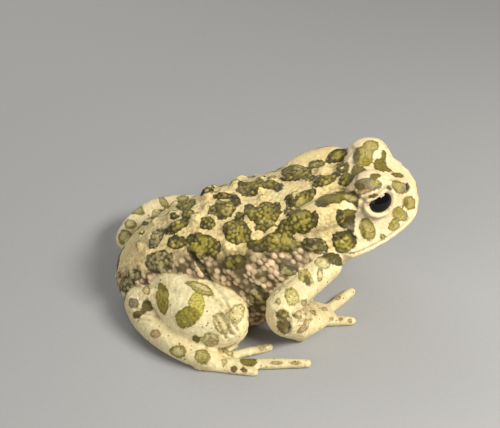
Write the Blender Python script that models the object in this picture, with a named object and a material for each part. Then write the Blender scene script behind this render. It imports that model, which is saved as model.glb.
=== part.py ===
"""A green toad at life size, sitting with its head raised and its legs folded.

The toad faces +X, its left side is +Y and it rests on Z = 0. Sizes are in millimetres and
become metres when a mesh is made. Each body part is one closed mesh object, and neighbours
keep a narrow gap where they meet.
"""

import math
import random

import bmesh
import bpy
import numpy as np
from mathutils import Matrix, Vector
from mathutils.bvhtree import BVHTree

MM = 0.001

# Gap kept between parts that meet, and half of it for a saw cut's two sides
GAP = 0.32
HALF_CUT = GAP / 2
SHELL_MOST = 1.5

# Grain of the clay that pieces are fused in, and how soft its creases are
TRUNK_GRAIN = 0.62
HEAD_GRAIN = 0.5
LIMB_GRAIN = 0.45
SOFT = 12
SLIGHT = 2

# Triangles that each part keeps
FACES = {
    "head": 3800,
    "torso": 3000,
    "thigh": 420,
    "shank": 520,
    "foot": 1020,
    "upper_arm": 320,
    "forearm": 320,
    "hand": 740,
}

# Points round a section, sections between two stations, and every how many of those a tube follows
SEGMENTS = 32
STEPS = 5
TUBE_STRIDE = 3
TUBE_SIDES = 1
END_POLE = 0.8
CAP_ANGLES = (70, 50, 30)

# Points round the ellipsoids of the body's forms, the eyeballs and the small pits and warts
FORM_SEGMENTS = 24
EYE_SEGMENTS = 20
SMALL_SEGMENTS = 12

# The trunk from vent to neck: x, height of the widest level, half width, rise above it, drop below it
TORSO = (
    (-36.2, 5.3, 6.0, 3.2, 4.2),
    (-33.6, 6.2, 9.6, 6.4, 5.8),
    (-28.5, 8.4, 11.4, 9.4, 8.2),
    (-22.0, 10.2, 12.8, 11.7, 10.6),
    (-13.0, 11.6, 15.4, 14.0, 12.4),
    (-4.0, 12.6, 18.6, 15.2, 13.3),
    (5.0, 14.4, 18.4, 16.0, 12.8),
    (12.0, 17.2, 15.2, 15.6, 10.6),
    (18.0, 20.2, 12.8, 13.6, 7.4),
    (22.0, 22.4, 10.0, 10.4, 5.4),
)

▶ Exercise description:
Copy all the lines above that hold the string "object".

▶ Answer to the problem:
Write the Blender Python script that models the object in this picture, with a named object and a material for each part. Then write the Blender scene script behind this render. It imports that model, which is saved as model.glb.
become metres when a mesh is made. Each body part is one closed mesh object, and neighbours